**WRITTEN REQUEST**
Copy all of the material below exactly.

______________________________

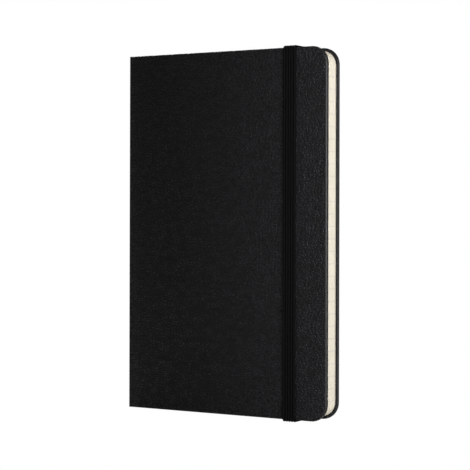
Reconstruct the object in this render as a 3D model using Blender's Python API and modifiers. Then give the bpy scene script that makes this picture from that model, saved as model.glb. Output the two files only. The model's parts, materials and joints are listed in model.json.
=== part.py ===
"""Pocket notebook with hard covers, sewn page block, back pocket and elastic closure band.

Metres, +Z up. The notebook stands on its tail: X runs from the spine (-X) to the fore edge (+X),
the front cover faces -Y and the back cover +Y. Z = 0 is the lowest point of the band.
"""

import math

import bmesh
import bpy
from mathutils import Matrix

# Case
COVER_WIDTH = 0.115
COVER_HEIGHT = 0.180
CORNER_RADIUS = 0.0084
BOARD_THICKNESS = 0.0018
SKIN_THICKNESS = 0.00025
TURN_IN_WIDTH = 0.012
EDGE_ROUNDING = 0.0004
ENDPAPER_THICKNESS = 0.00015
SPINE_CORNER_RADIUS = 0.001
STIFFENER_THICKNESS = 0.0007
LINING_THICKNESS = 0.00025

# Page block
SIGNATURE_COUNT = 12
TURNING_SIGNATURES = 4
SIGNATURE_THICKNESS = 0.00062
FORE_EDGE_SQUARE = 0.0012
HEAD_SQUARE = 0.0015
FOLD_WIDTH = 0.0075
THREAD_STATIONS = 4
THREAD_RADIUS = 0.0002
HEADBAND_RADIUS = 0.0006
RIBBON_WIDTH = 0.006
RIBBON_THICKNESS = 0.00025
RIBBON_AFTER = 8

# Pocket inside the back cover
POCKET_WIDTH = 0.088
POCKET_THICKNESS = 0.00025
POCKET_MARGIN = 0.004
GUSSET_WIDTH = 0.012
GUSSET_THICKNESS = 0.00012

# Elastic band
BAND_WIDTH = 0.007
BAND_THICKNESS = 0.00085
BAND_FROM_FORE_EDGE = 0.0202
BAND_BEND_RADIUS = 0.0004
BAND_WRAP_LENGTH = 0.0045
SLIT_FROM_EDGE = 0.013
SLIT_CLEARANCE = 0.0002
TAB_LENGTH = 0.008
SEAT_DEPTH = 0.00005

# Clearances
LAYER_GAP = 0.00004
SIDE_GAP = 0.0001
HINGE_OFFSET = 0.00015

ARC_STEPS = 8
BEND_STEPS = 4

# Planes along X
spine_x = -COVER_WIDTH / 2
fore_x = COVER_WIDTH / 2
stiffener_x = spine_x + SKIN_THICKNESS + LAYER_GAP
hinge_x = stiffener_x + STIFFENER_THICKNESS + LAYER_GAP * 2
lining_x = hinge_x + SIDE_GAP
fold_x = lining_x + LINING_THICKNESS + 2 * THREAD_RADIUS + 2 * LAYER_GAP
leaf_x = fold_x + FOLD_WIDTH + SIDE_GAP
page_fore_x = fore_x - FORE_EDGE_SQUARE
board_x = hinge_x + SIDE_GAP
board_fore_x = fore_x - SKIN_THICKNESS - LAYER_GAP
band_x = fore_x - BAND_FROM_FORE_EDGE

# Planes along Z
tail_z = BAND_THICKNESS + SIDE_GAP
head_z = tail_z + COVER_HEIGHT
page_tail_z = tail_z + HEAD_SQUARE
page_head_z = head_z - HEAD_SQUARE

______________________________

**SOLUTION**
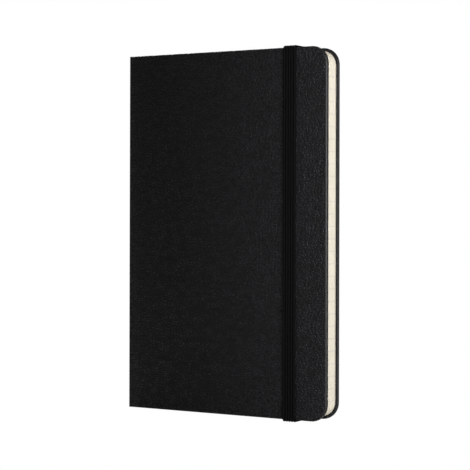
Reconstruct the object in this render as a 3D model using Blender's Python API and modifiers. Then give the bpy scene script that makes this picture from that model, saved as model.glb. Output the two files only. The model's parts, materials and joints are listed in model.json.
=== part.py ===
"""Pocket notebook with hard covers, sewn page block, back pocket and elastic closure band.

Metres, +Z up. The notebook stands on its tail: X runs from the spine (-X) to the fore edge (+X),
the front cover faces -Y and the back cover +Y. Z = 0 is the lowest point of the band.
"""

import math

import bmesh
import bpy
from mathutils import Matrix

# Case
COVER_WIDTH = 0.115
COVER_HEIGHT = 0.180
CORNER_RADIUS = 0.0084
BOARD_THICKNESS = 0.0018
SKIN_THICKNESS = 0.00025
TURN_IN_WIDTH = 0.012
EDGE_ROUNDING = 0.0004
ENDPAPER_THICKNESS = 0.00015
SPINE_CORNER_RADIUS = 0.001
STIFFENER_THICKNESS = 0.0007
LINING_THICKNESS = 0.00025

# Page block
SIGNATURE_COUNT = 12
TURNING_SIGNATURES = 4
SIGNATURE_THICKNESS = 0.00062
FORE_EDGE_SQUARE = 0.0012
HEAD_SQUARE = 0.0015
FOLD_WIDTH = 0.0075
THREAD_STATIONS = 4
THREAD_RADIUS = 0.0002
HEADBAND_RADIUS = 0.0006
RIBBON_WIDTH = 0.006
RIBBON_THICKNESS = 0.00025
RIBBON_AFTER = 8

# Pocket inside the back cover
POCKET_WIDTH = 0.088
POCKET_THICKNESS = 0.00025
POCKET_MARGIN = 0.004
GUSSET_WIDTH = 0.012
GUSSET_THICKNESS = 0.00012

# Elastic band
BAND_WIDTH = 0.007
BAND_THICKNESS = 0.00085
BAND_FROM_FORE_EDGE = 0.0202
BAND_BEND_RADIUS = 0.0004
BAND_WRAP_LENGTH = 0.0045
SLIT_FROM_EDGE = 0.013
SLIT_CLEARANCE = 0.0002
TAB_LENGTH = 0.008
SEAT_DEPTH = 0.00005

# Clearances
LAYER_GAP = 0.00004
SIDE_GAP = 0.0001
HINGE_OFFSET = 0.00015

ARC_STEPS = 8
BEND_STEPS = 4

# Planes along X
spine_x = -COVER_WIDTH / 2
fore_x = COVER_WIDTH / 2
stiffener_x = spine_x + SKIN_THICKNESS + LAYER_GAP
hinge_x = stiffener_x + STIFFENER_THICKNESS + LAYER_GAP * 2
lining_x = hinge_x + SIDE_GAP
fold_x = lining_x + LINING_THICKNESS + 2 * THREAD_RADIUS + 2 * LAYER_GAP
leaf_x = fold_x + FOLD_WIDTH + SIDE_GAP
page_fore_x = fore_x - FORE_EDGE_SQUARE
board_x = hinge_x + SIDE_GAP
board_fore_x = fore_x - SKIN_THICKNESS - LAYER_GAP
band_x = fore_x - BAND_FROM_FORE_EDGE

# Planes along Z
tail_z = BAND_THICKNESS + SIDE_GAP
head_z = tail_z + COVER_HEIGHT
page_tail_z = tail_z + HEAD_SQUARE
page_head_z = head_z - HEAD_SQUARE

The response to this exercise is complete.